“Perhaps our dreams are there to be broken, and our plans are there to crumble, and our tomorrows are there to dissolve into todays, and perhaps all of this is all a giant invitation to wake up from the dream of separation, to awaken from the mirage of control, and embrace whole-heartedly what is present. Perhaps it is all a call to compassion, to a deep embrace of this universe in all its bliss and pain and bitter-sweet glory. Perhaps we were never really in control of our lives, and perhaps we are constantly invited to remember this, since we constantly forget it. Perhaps suffering is not the enemy at all, and at its core, there is a first-hand, real-time lesson we must all learn, if we are to be truly human, and truly divine. Perhaps breakdown always contains breakthrough. Perhaps suffering is simply a right of passage, not a test or a punishment, nor a signpost to something in the future or past, but a direct pointer to the mystery of existence itself, here and now. Perhaps life cannot go ‘wrong’ at all.”

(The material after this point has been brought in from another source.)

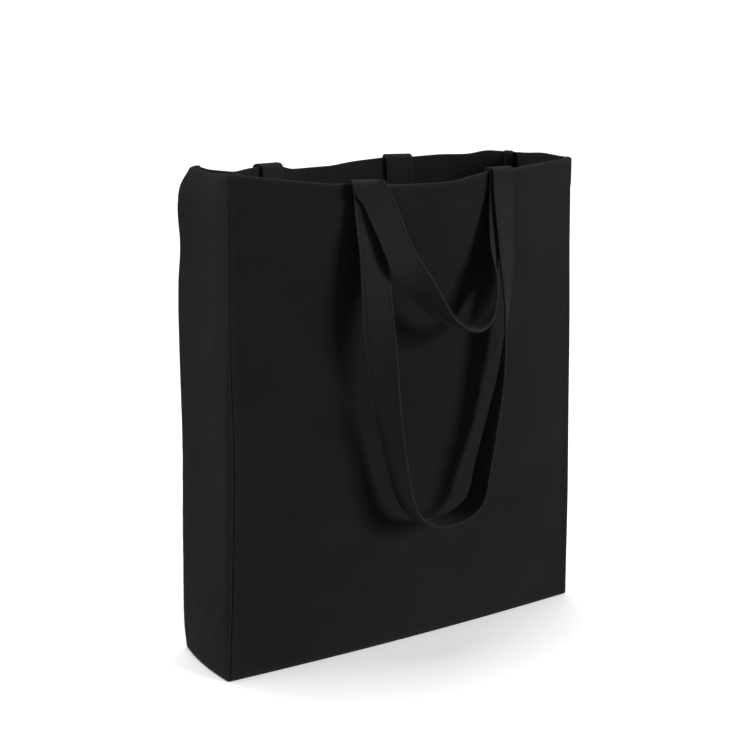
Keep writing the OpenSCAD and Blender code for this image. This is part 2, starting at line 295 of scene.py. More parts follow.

Yoga arrived in Krystal’s early adolescent years as a therapeutic supplement to her sporting endeavours. As a competitive swimmer and avid performing artist, expression through movement and breathe felt ‘home’ to her. She acknowledges today that her intuition lead her to listen to her body, knowing that it knew best what she needed. The physical aspect of ‘home-life’ was for most parts a tumultuous and traumatic experience for Krystal, so it was within the practice of Yoga and movement in general that she sought refuge. Unknowingly to her at the time, this actually enabled her to establish foundations to an internal practice that would nurture a felt sense of safety within. This was what would continue to call Krystal back to her mat and eventually deepen her quest of self enquiry and unravelling her spiritual understanding of Self.
Intuitively, she has been a practicing Karma Yogi (the Yoga of selfless action) for several years, guided by a strong internal urge to act in the service of others. This was a calling she was connected with since childhood. From early primary into her final years of high-school, she has volunteered in children’s hospitals, homes for people with disabilities and council programs such as ‘meals on wheels’. Her work continued into her adult years by supporting her father with his dental charity in The Philippines, and has also volunteered for several relief programs internationally during the event of natural disaster. Eventually, Krystal’s love of music and the arts lead her toward ‘Art Activism’ where she began working for NGO’s such as Amnesty International and her awareness became more directed towards social change and the concept of peaceful protest. Somewhere in amongst this organic flow, she started to become more aware that her need to serve was tied to a higher purpose.
Krystal was impacted by a traumatic divorce that catapulted her back toward the path of Yoga in a deeper and more devotional sense. She shares more of this in the chapter she wrote for “Resilience Through Yoga & Meditation Volume III”, but this place of “brokeness” served as somewhat of a sacred rebirth that gave rise to the wholeness that she is today. In that darkness, she awakened to the light of her Dharma (duty).
Krystal completed her 200HR Yoga teacher training in Greece as a student of Tanya Popovich, a certified Jivamukti and Anasura Yoga Acharya. She then received her 50HR Advanced Yin Yoga teaching certificate in Melbourne Australia under the tutelage of Hugh Lee and Chinese Medicine Doctor Becky Andrews. After two years of full time studio work in Melbourne and teaching overseas in Japan, she received her 100HR certification in Trauma Informed Yoga in Nepal under the guidance of Somatic Experiencing Therapists Atira Tan and Gemini Adams. Krystal then reconnected with Tanya Popovich in Bali Indonesia to assist as a teacher in her combined 200HR & 300HR Teacher Training and at the same time undertook her advanced training and graduated with her 500HR Yoga Alliance certified accreditation.